→ Stated problem
Quote only the part that opens with the line containing "SEAM_FIT), ...knotRoom])), DARK_CLOTH);" and closes with the line containing "record = json.load(file)". Keep both of those lines.

→ Records provided
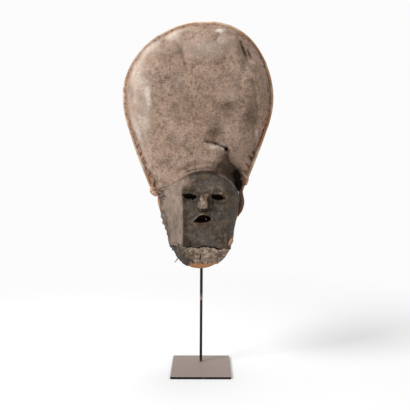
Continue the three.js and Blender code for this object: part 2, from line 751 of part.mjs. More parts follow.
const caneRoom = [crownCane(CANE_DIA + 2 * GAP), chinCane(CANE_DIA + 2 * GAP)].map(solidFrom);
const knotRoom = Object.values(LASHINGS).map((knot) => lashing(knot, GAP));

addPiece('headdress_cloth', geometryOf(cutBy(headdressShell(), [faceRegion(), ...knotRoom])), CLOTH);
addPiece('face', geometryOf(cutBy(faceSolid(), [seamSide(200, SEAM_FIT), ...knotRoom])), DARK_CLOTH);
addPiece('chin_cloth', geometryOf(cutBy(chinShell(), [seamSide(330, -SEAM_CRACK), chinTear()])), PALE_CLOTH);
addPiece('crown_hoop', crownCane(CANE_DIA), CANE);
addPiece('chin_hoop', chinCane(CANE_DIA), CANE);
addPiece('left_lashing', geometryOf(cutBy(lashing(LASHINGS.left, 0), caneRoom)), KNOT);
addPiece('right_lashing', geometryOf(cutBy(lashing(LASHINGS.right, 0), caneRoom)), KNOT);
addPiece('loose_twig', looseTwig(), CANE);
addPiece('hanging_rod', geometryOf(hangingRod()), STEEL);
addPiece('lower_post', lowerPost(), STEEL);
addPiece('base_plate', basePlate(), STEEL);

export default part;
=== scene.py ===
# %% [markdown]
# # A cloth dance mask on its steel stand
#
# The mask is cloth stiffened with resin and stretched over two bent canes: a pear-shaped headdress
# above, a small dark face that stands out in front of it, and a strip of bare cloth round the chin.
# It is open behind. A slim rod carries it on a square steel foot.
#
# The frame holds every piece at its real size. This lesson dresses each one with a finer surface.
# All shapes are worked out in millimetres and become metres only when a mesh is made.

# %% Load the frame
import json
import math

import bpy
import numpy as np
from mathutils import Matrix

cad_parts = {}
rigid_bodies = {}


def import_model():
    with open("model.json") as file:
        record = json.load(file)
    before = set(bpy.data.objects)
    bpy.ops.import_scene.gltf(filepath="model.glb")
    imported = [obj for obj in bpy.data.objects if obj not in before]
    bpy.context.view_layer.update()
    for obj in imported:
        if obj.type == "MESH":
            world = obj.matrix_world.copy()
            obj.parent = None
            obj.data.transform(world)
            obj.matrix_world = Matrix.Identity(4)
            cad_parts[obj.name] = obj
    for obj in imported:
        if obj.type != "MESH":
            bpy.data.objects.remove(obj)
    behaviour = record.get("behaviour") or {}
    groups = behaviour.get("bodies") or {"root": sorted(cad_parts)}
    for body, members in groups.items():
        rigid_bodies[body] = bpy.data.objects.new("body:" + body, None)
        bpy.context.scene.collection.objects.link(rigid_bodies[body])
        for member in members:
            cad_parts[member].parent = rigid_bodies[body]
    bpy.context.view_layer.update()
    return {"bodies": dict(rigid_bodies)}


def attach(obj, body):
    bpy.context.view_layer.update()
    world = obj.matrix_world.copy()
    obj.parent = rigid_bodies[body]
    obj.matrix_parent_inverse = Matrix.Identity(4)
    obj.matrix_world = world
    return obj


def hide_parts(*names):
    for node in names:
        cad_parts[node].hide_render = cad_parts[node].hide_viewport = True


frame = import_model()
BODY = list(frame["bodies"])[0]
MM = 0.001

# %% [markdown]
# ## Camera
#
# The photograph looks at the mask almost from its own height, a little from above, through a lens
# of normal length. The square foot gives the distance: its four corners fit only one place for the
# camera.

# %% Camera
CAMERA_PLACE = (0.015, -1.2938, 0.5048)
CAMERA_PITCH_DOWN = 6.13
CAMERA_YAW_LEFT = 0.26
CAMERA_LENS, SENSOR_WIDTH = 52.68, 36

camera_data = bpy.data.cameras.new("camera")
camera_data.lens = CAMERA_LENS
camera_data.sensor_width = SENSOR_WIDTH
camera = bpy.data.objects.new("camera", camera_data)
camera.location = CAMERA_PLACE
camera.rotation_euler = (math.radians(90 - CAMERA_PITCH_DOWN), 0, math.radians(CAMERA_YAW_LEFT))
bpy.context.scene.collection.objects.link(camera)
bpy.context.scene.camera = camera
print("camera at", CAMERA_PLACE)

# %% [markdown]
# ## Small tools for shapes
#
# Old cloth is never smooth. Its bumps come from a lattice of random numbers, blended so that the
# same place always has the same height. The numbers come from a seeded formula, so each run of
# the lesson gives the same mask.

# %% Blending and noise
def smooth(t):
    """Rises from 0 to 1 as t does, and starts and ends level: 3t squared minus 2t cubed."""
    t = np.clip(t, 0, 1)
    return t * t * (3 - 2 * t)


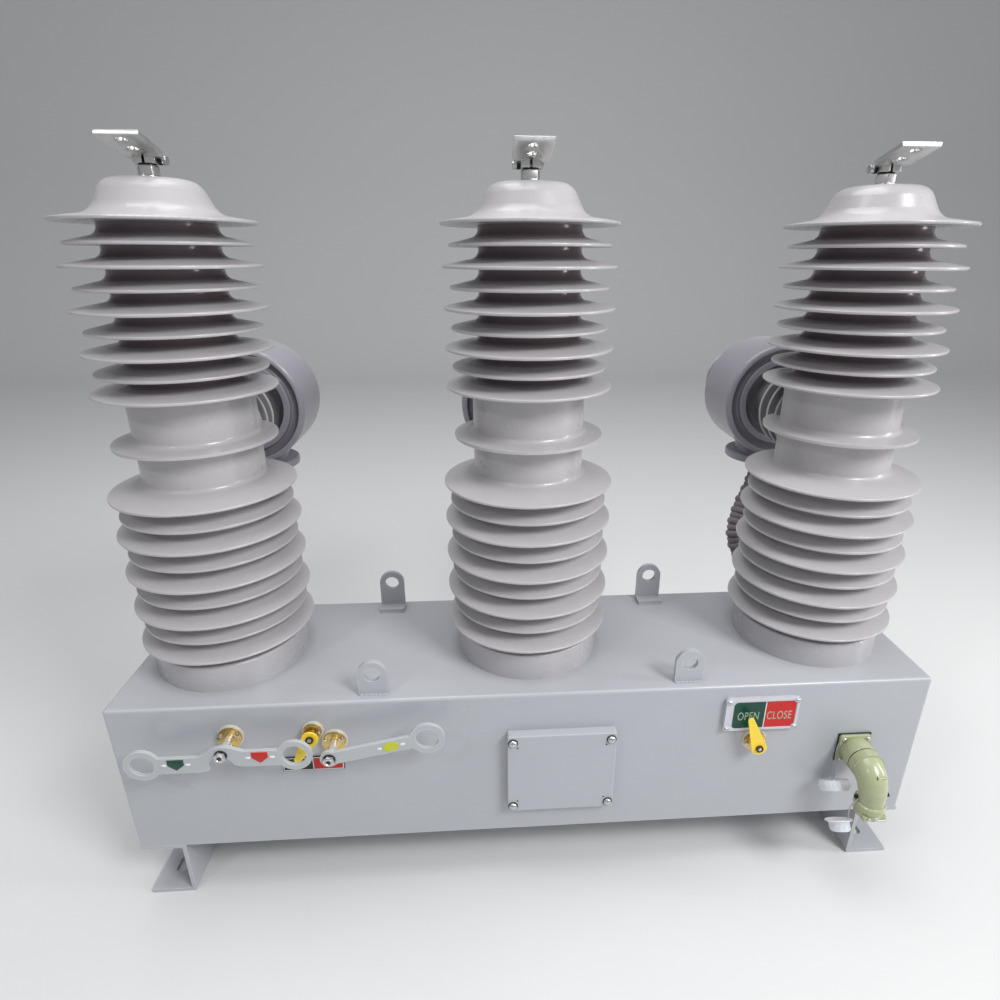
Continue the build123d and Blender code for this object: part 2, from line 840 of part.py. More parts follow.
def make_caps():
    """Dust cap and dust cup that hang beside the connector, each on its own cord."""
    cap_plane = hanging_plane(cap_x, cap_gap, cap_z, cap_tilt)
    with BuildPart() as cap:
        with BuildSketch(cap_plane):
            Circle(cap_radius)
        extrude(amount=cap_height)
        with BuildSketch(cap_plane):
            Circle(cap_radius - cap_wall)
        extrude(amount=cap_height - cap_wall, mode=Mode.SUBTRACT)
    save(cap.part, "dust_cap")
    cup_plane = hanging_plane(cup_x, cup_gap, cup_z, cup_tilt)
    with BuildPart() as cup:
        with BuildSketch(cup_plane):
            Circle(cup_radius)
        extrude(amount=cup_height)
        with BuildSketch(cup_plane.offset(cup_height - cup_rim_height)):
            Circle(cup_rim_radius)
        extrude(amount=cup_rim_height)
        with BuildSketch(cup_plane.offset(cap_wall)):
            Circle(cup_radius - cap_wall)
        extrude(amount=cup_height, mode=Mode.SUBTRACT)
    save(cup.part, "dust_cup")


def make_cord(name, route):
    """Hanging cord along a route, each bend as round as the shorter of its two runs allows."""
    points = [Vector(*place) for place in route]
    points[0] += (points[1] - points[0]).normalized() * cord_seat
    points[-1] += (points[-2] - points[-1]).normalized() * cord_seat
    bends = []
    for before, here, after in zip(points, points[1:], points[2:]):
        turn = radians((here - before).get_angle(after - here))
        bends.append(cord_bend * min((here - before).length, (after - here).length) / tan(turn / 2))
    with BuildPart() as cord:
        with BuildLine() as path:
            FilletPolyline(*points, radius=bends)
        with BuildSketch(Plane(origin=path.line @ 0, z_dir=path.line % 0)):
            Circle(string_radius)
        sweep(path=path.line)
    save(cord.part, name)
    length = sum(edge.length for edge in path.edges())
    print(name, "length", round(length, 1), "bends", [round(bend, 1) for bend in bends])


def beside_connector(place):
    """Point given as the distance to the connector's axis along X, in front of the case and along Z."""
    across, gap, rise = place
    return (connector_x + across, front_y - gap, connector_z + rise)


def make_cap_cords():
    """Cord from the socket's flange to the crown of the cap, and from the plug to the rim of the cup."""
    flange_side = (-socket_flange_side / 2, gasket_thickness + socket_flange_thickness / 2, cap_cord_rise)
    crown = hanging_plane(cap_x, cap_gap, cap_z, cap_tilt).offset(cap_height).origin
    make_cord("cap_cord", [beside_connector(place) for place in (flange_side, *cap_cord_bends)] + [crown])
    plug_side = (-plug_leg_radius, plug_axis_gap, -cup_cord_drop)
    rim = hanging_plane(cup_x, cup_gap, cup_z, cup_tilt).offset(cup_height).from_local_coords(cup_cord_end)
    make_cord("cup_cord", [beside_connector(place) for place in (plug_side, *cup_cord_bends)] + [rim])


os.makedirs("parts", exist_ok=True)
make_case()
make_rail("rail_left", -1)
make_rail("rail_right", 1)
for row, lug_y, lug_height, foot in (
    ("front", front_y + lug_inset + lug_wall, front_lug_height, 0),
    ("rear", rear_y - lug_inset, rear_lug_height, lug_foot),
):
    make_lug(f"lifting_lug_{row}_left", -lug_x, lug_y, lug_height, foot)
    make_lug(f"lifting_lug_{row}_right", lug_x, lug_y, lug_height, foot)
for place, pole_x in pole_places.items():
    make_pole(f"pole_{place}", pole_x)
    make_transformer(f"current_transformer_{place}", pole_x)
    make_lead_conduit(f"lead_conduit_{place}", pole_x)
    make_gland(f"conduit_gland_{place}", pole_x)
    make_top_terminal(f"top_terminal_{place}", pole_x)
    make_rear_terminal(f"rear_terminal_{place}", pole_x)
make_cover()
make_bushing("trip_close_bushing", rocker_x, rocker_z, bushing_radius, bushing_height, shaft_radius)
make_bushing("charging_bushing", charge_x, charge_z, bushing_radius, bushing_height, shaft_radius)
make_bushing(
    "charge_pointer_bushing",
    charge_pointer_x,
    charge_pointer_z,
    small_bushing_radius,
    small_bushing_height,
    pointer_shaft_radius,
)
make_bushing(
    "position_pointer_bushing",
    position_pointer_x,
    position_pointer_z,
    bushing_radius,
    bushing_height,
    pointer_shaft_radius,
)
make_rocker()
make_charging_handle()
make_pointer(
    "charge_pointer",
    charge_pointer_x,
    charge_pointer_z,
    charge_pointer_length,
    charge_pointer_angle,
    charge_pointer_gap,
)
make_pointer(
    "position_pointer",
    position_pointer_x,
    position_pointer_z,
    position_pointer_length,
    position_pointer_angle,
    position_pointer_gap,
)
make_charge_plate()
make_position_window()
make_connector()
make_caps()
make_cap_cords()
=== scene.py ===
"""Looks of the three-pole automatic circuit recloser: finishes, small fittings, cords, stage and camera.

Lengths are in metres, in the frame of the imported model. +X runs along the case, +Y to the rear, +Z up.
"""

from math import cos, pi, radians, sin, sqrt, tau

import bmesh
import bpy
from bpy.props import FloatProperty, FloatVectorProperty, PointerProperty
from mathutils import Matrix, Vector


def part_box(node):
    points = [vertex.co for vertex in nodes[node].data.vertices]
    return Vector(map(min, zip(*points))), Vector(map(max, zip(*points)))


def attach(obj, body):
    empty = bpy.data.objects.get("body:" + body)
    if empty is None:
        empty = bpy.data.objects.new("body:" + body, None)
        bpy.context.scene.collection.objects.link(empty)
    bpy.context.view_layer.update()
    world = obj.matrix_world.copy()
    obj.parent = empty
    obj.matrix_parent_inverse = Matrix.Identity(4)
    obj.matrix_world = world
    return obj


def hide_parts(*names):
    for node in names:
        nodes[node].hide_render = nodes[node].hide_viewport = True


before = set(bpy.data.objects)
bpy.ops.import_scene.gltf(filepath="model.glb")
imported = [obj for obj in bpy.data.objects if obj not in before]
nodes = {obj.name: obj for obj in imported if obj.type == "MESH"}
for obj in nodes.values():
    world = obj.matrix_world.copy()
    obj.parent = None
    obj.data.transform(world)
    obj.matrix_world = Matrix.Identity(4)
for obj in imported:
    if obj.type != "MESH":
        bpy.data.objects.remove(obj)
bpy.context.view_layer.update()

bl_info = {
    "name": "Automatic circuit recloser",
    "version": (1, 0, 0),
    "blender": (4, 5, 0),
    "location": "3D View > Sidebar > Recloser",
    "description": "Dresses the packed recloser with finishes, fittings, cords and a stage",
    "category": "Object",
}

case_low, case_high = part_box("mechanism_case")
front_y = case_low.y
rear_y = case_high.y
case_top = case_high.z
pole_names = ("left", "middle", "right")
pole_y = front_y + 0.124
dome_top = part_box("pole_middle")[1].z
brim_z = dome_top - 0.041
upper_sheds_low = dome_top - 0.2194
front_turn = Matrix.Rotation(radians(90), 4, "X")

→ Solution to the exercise
addPiece('face', geometryOf(cutBy(faceSolid(), [seamSide(200, SEAM_FIT), ...knotRoom])), DARK_CLOTH);
addPiece('chin_cloth', geometryOf(cutBy(chinShell(), [seamSide(330, -SEAM_CRACK), chinTear()])), PALE_CLOTH);
addPiece('crown_hoop', crownCane(CANE_DIA), CANE);
addPiece('chin_hoop', chinCane(CANE_DIA), CANE);
addPiece('left_lashing', geometryOf(cutBy(lashing(LASHINGS.left, 0), caneRoom)), KNOT);
addPiece('right_lashing', geometryOf(cutBy(lashing(LASHINGS.right, 0), caneRoom)), KNOT);
addPiece('loose_twig', looseTwig(), CANE);
addPiece('hanging_rod', geometryOf(hangingRod()), STEEL);
addPiece('lower_post', lowerPost(), STEEL);
addPiece('base_plate', basePlate(), STEEL);

export default part;
=== scene.py ===
# %% [markdown]
# # A cloth dance mask on its steel stand
#
# The mask is cloth stiffened with resin and stretched over two bent canes: a pear-shaped headdress
# above, a small dark face that stands out in front of it, and a strip of bare cloth round the chin.
# It is open behind. A slim rod carries it on a square steel foot.
#
# The frame holds every piece at its real size. This lesson dresses each one with a finer surface.
# All shapes are worked out in millimetres and become metres only when a mesh is made.

# %% Load the frame
import json
import math

import bpy
import numpy as np
from mathutils import Matrix

cad_parts = {}
rigid_bodies = {}


def import_model():
    with open("model.json") as file:
        record = json.load(file)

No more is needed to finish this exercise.